Portuguese painter and scholar
Jaime Martins Barata was born on March 7, 1899 in Alentejo, Portugal. He grew up in Póvoa e Meadas, a small village not far from the Spanish border. His father, José Pedro Barata, was superintendent at a rural estate; his mother, Antónia de Jesus Martins, a primary-school teacher. In 1904, José Pedro Barata died, survived by his wife and two sons. Despite the significant financial strain, Antónia Martins Barata managed to put her children through high-school; and, seeing their good academic performance, later decided to move to Lisbon, where they would continue their studies.
From very early on, Jaime had a great variety of interests and was unsure what course of studies to take. He first enrolled in the Escola Normal Superior with a view at becoming a mathematics teacher. For a while, he also studied economics in the Escola Superior de Comércio. But the idea of becoming an economist never really attracted him, and he went back to the initial plan of being a school teacher. From 1922 to 1947, he taught arts and mathematics at some of Lisbon’s leading highschools.
Watercolor on paper
Watercolor on paper
As a teenager, Jaime was already an accomplished watercolor painter (see Early works), though he considered painting to be a hobby rather than a professional career. It was with this spirit that, while studying to become a teacher, he frequented the halls of the Sociedade Nacional de Belas-Artes, Portugal’s leading arts society. Here he was introduced to a truly remarkable generation of artists--painters, sculptors, architects--with whom he would share his interests in painting (see A generation of artists). Some of these acquaintances would later lead to professional collaborations and liefelong friendships. Martins Barata's "best pal" was José Manuel Leitão de Barros. The two amateur watercolor painters would eventually marry two sisters, Màmia (see picture above) and Helena, who happened to be daughters of Roque Gameiro and also watercolor painters!
One of the first collaborations among the group of young artists was a series of illustrated magazines (ABC, ABCzinho, Notícias Ilustrado), where Jaime worked on a part-time basis as photojournalist and illustrator. His work as an illustrator would continue throughout the years, including books of important historic and documental interest (see Selected works).

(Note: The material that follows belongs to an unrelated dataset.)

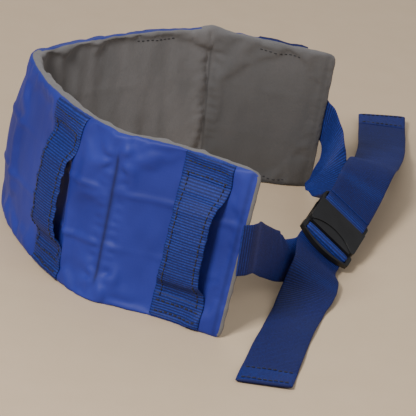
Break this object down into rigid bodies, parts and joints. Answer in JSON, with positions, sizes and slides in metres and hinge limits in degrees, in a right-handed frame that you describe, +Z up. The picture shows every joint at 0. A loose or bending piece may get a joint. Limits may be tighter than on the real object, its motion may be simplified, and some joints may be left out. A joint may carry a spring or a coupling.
{
  "type": "gait belt",
  "caption": "Padded gait belt with quilted panels, webbing handles and an adjustable side-release buckle, standing buckled as a loop.",
  "frame": {"origin": "on the floor, mid-thickness, at the middle of the fold on the belt's left side", "axes": "+Z up, +X across the loop from the fold to the buckle, -Y towards the front handles"},
  "size_m": [0.3898, 0.64, 0.1568],
  "materials": {
    "nylon_cover": "smooth woven nylon with a soft sheen",
    "velour_lining": "brushed velour",
    "foam": "soft open foam",
    "webbing": "ribbed polyester webbing",
    "black_thread": "bonded sewing thread",
    "buckle_plastic": "fine moulded texture"
  },
  "bodies": {
    "root": {"centre_cover": "nylon_cover", "centre_foam": "foam", "centre_core_strap": "webbing", "centre_lining": "velour_lining", "front_seam_thread": "black_thread", "back_seam_thread": "black_thread", "front_side_handle_upper_end": "webbing", "front_side_handle_lower_end": "webbing", "front_side_handle_stitching": "black_thread", "back_side_handle_upper_end": "webbing", "back_side_handle_lower_end": "webbing", "back_side_handle_stitching": "black_thread", "female_housing": "buckle_plastic", "back_strap": "webbing"},
    "front_wing": {"front_wing_cover": "nylon_cover", "front_wing_foam": "foam", "front_wing_core_strap": "webbing", "front_wing_lining": "velour_lining", "front_end_stitching": "black_thread", "front_end_handle_upper_end": "webbing", "front_end_handle_lower_end": "webbing", "front_end_handle_stitching": "black_thread"},
    "back_wing": {"back_wing_cover": "nylon_cover", "back_wing_foam": "foam", "back_wing_core_strap": "webbing", "back_wing_lining": "velour_lining", "back_end_stitching": "black_thread", "back_end_handle_upper_end": "webbing", "back_end_handle_lower_end": "webbing", "back_end_handle_stitching": "black_thread"},
    "male_half": {"male_frame": "buckle_plastic", "front_strap": "webbing"},
    "left_prong": {"left_prong": "buckle_plastic"},
    "right_prong": {"right_prong": "buckle_plastic"},
    "front_tail": {"front_tail": "webbing", "front_hem_stitching": "black_thread"},
    "back_tail": {"back_tail": "webbing", "back_hem_stitching": "black_thread"},
    "front_end_handle_grip": {"front_end_handle_grip": "webbing"},
    "front_side_handle_grip": {"front_side_handle_grip": "webbing"},
    "back_side_handle_grip": {"back_side_handle_grip": "webbing"},
    "back_end_handle_grip": {"back_end_handle_grip": "webbing"}
  },
  "joints": [
    {"name": "front_wing_fold", "type": "hinge", "parent": "root", "child": "front_wing", "pos_m": [0.09646, -0.17722, 0], "axis": [0.0504, 0.1638, 0.9852], "range_deg": [-12, 18], "stiffness_Nm_per_rad": 0.4},
    {"name": "back_wing_fold", "type": "hinge", "parent": "root", "child": "back_wing", "pos_m": [0.17378, 0.14064, 0], "axis": [0.0511, 0.0192, -0.9985], "range_deg": [-12, 18], "stiffness_Nm_per_rad": 0.4},
    {"name": "buckle_release", "type": "slide", "parent": "root", "child": "male_half", "axis": [-0.2799, -0.9448, -0.1702], "range_m": [0, 0.027], "deforming": ["left_prong", "right_prong"]},
    {"name": "left_prong_squeeze", "type": "hinge", "parent": "male_half", "child": "left_prong", "pos_m": [0.2942, -0.01773, 0.03805], "axis": [-0.5146, 0.2973, -0.8042], "range_deg": [0, 14], "stiffness_Nm_per_rad": 0.3},
    {"name": "right_prong_squeeze", "type": "hinge", "parent": "male_half", "child": "right_prong", "pos_m": [0.32062, -0.02222, 0.01948], "axis": [0.5146, -0.2973, 0.8042], "range_deg": [0, 14], "stiffness_Nm_per_rad": 0.3},
    {"name": "front_tail_feed", "type": "slide", "parent": "male_half", "child": "front_tail", "axis": [-0.17, -0.9854, 0], "range_m": [0, 0.03]},
    {"name": "back_tail_feed", "type": "slide", "parent": "root", "child": "back_tail", "axis": [0.07, 0.9827, 0.1715], "range_m": [0, 0.03]},
    {"name": "front_end_handle_swing", "type": "hinge", "parent": "front_wing", "child": "front_end_handle_grip", "pos_m": [0.17754, -0.19169, 0.078], "axis": [0.0787, 0.1243, 0.9891], "range_deg": [-15, 15], "stiffness_Nm_per_rad": 0.05},
    {"name": "front_side_handle_swing", "type": "hinge", "parent": "root", "child": "front_side_handle_grip", "pos_m": [0.05097, -0.12135, 0.078], "axis": [0.0527, 0.1236, 0.9909], "range_deg": [-15, 15], "stiffness_Nm_per_rad": 0.05},
    {"name": "back_side_handle_swing", "type": "hinge", "parent": "root", "child": "back_side_handle_grip", "pos_m": [0.11032, 0.11328, 0.078], "axis": [-0.019, -0.0021, 0.9998], "range_deg": [-15, 15], "stiffness_Nm_per_rad": 0.05},
    {"name": "back_end_handle_swing", "type": "hinge", "parent": "back_wing", "child": "back_end_handle_grip", "pos_m": [0.238, 0.1419, 0.078], "axis": [-0.0025, -0.134, 0.991], "range_deg": [-15, 15], "stiffness_Nm_per_rad": 0.05}
  ],
  "couplings": [
    {"joint": "right_prong_squeeze", "follows": "left_prong_squeeze", "ratio": 1}
  ]
}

1940 was the year of the Portuguese World Expo. This was a major event not only in Portuguese politics but also in Portuguese art: under the direction of Cottinelli Telmo, a great number of artists--by and large with little regard to their political leanings--collaborated in this great project. Martins Barata was invited to paint a series of large panels representing scenes from the history of Portugal. This would be the first of a long series of large-scale paintings, initially in the oil medium and later, beginning with Rome’s St Eugene basilica, in the fresco technique.
The Portuguese World Expo was also the occasion for another new line of artistic creation: Martins Barata was invited by the Portuguese Post Office to design a commemorative stamp of the event. Following this, a number of other stamp design projects would be commissioned (see Stamps, notes and coins). Some years later (1947) Martins Barata was appointed art consultant to the Portuguse post office, a position he would occupy until his retirement.
|Commemorative stamp of the 500th anniversary of the birth of Vasco da Gama (1968)|
With this appointment and the increasing number of large-scale paintings he was commissioned, Martins Barata abandoned his career as school teacher--and also reduced the time dedicated to watercolor painting. He now spent much of his time learning and perfecting the different techniques and mediums required for his new line of work. The price of this effort was that, aside for the works he was commissioned, his painting output was relatively scarce (save for a number of incomplete studies, sometimes repetitions of the same study).
Large-scale painting, one may argue, constitutes the core of Martins Barata’s ouvre as a painter. Most of these works were commissioned by the government and destined to public buildings: courts of justice, government ministries, and so forth. Also, most of them were fresco mural paintings. The problem with this, of course, is that they are geographically dispersed and not easily accessible. This accounts, at least partly, for the fact that the work of Martins Barata is less known than its quality and importance would justify.
|The Battle of Atoleiros (1966)
Fronteira court of justice
Although teaching and painting were his main professional occupations, Jaime Martins Barata was a man of many interests and talents. Anyone who would visit his studio (a large, three-story-high buiding) would come across inumerous mechanisms, objects and gadgets he invented or perfected in order to facilitate the task of painting large sufaces (or for other purposes). He was a very practical, ingineous person.
Several other examples could be given of the variety of Martins Barata’s contributions. For example, beginning in the 1930s and until the end of his life, he actively participated in the historical debate over the transition to the Portuguese caravel of the 15th Century, the ship that would revolutionize ocean navigation.
In summary, more than just a painter, Martins Barata was a true Renaissance man!